The Stacks project

Proposition 15.64.3. Let $R$ be a ring. Let $K^\bullet $ and $L^\bullet $ be filtered complexes of $R$-modules. Then there exists a filtered complex $T^\bullet $ representing $K^\bullet \otimes _ R^\mathbf {L} L^\bullet $ in $D(R)$ such that the associated spectral sequence has $E_1$-page

\[ E_1^{p, q} = \bigoplus \nolimits _{i + j = p} H^{p + q}(\text{gr}^ iK^\bullet \otimes _ R^\mathbf {L} \text{gr}^ jL^\bullet ) \]

If

  1. $F^ iK^\bullet $ is acyclic for $i \gg 0$,

  2. $F^ iK^\bullet \to K^\bullet $ is a quasi-isomorphism for $i \ll 0$,

  3. $F^ jL^\bullet $ is acyclic for $j \gg 0$, and

  4. $F^ jL^\bullet \to L^\bullet $ is a quasi-isomorphism for $j \ll 0$.

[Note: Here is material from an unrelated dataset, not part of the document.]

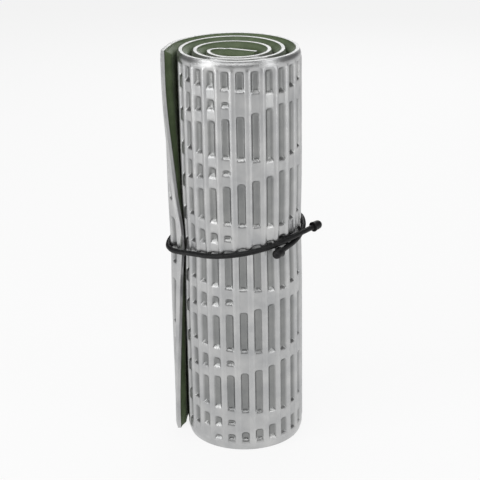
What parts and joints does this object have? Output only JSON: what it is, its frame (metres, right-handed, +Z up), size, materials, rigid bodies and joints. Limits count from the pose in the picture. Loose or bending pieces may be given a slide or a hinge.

then the spectral sequence is bounded, the associated filtration on each $H^ n(K^\bullet \otimes _ R^\mathbf {L} L^\bullet )$ is finite and the spectral sequence convergences.

Proof. Choose $P^\bullet \to K^\bullet $ and $Q^\bullet \to L^\bullet $ as in Lemma 15.64.2. Then we use the spectral sequence for the filtered complex

\[ T^\bullet = \text{Tot}(P^\bullet \otimes _ R Q^\bullet ) \]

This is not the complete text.